Other reviewers were mixed in their critiques, most often founding the musical too unfocused, its script overtly preachy for adults, and the music not memorable enough. The Telegraph gave a 3-star review, praising Craig's performance, but finding the narrative "preachy" and Amos' music lacking in standout numbers. London Theatre gave another 3 stars, calling the musical "visually ravishing" with a brilliant cast and occasionally haunting music by Amos, but overall deeming it an "honourable, interesting misfire". The Guardians review gave the musical 2 stars, citing a lack of emotional punch, finding Amos' score sometimes bland, and Adamson's narrative too meandering.
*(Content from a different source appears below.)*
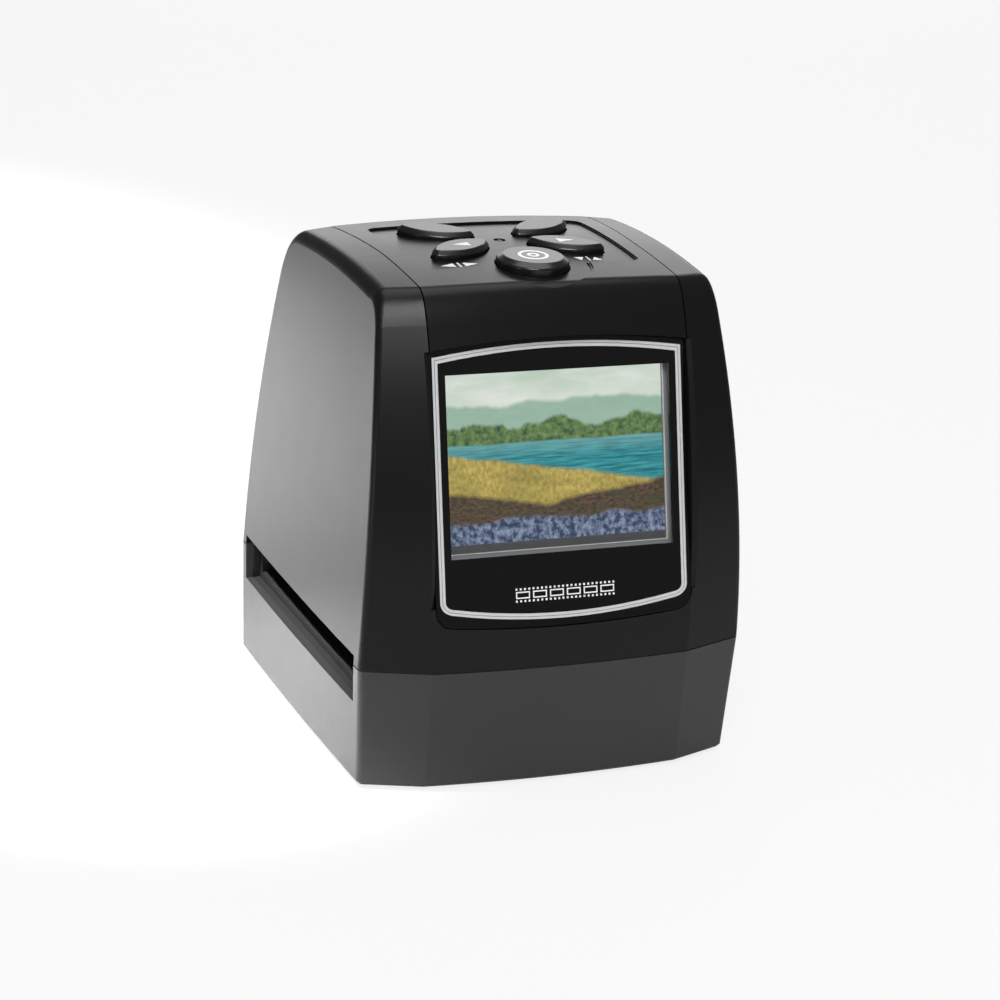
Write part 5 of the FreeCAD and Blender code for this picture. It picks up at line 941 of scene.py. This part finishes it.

The Stage enjoyed the set production, the superb ensemble and Amos' rich music, but felt the story might fail to capture any specific audience group, being perhaps too complex for children and too earnest for adults. The Huffington Post concluded that its flaws "cannot dim the magic of The Light Princess." Financial Times gave a 3-star review, stating that cluttered content was weighing an otherwise "daring, beautiful and original" musical down. The Arts Desk gave 3 stars, citing more great choreography than real chemistry, not enjoying Amos' music and lyrics. Variety found fault with the music as well, stating a tendency to ramble, but called Craig's performance "career-making" and intense.